If you want to see colors, and colors and more colors, fire your strobe. It’s that simple. The ocean and its creatures are loaded with color, so why not enjoy it. If you have ever put a dive light on something in about 30 feet of water, you were probably amazed at the color you saw. A strobe accomplishes this. Even if that seems obvious to some, for others this will open up new worlds of photo opportunities. The distance of the strobe to the subject is as important as the camera distance to the subject. If you’re too close, the picture is over exposed. Too far, under exposed. How you aim the strobe affects your picture.
When shooting with film, the direction of your light source can add great drama and shadows that enhance the other shapes to achieve dynamic photos. Play around with the strobe. Experiment. In the picture of the juvenile clownfish, I held the strobe above and slightly in back of the fish to get the dramatic shadow coming towards the lense. When shooting coral, sometimes backlighting it can embellish opened up polyps, or, on something like fire coral, show off the hair-like triggers that fire off those little stinging harpoons. Makes for an interesting picture. Do not hesitate to experiment. With digital cameras, fire away to your heart’s content. With film, you have to be a little stingy. Advantage here to digital.
98% of my photos are strobe lit. ONLY on certain occasions, when I was looking for a certain affect or mood in the picture, did I shoot with available light. That is the case in the diver hovering over the machine gun on the wreak of the Sankisan Maru in Truk Lagoon. The mood is somber, just as a diver would see it and realize that the sailor manning the gun may have died fighting for his country. The feeling you get when you are on these wreaks is without definition. There are no words to describe it. I posted this picture on my Fine Art America site page and named it War at Peace. The other picture of the gun turret is lighted with a strobe. Comparing the two images, the lighted shot doesn’t pull off the affect. It is just another picture of wreckage in Truk Lagoon. In a basic panoramic photo, fire your strobe for what we call…flash fill. With available light dominating the image, a little bit of flash fill hitting a key are in the photo suddenly adds some points of interest in your picture. Try it! You have nothing to lose and a lot to gain. When shooting with a wide angle (fish-eye) lens, you light the point of interest in the photo, leaving the rest to available light. There will be more to come in future posts on shooting wide angle pictures. What strobe should I buy? I will answer, “how much can your budget afford?” Key factors should be considered when purchasing one.

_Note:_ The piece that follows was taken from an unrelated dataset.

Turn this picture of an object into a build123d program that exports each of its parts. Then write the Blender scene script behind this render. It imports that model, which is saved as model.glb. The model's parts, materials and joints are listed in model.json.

Here’s an interesting dilemma. A barracuda. A long silver fish in bright light conditions. Do you still fire the strobe? I did in this case and the flash is a bit hot in the center. This is an example of looking at what you did wrong and analyzing it to correct it. Going back, I should have, in one of my brackets, aimed the strobe to miss the “cuda” and light the reef in back of him. There still would have been some of the outer beam of light “dusting” the fish and lighting the reef. It looks like an available light picture…no color.
Power: The more powerful the strobe, the more consistent your lighting will become. I have a large Ikelite that has variable power settings on it so I can power down for doing macro. Shooting macro on a full power setting will over-expose your pictures. Re-cycle time: How quickly a strobe re-cycles to flash again is important in certain situations. You’re shooting that rare opportunity with a manta. As he’s cruising along, the more pictures you get can be determined by how fast the strobe re-cycles. Even the beam angles are important. The wider the beam, the more the light gets diffused. The narrower the beam, the more intense the beam. My term for it…”too hot”.
Charge times: The faster the recharge, the better. You are totally charged for the next dive after that short surface interval. The flash and recharge cycle use up a lot of power as well as time. How powerful is the battery inside of it? Is it an advantage to have one where you replace the batteries? Are you in the mood to carry all those extra batteries with you in your luggage? Before you purchase that strobe, do a little homework. Read customer reviews. Consider the author of the review. Some are obviously snorkelers just content with getting that accidental, good picture. A little research and advice from knowledgeable friends and sources can go a long way in helping you decide. Cathy Church (one heck of a good diver, photographer and teacher) once told me: “Good photographers make their good luck happen”.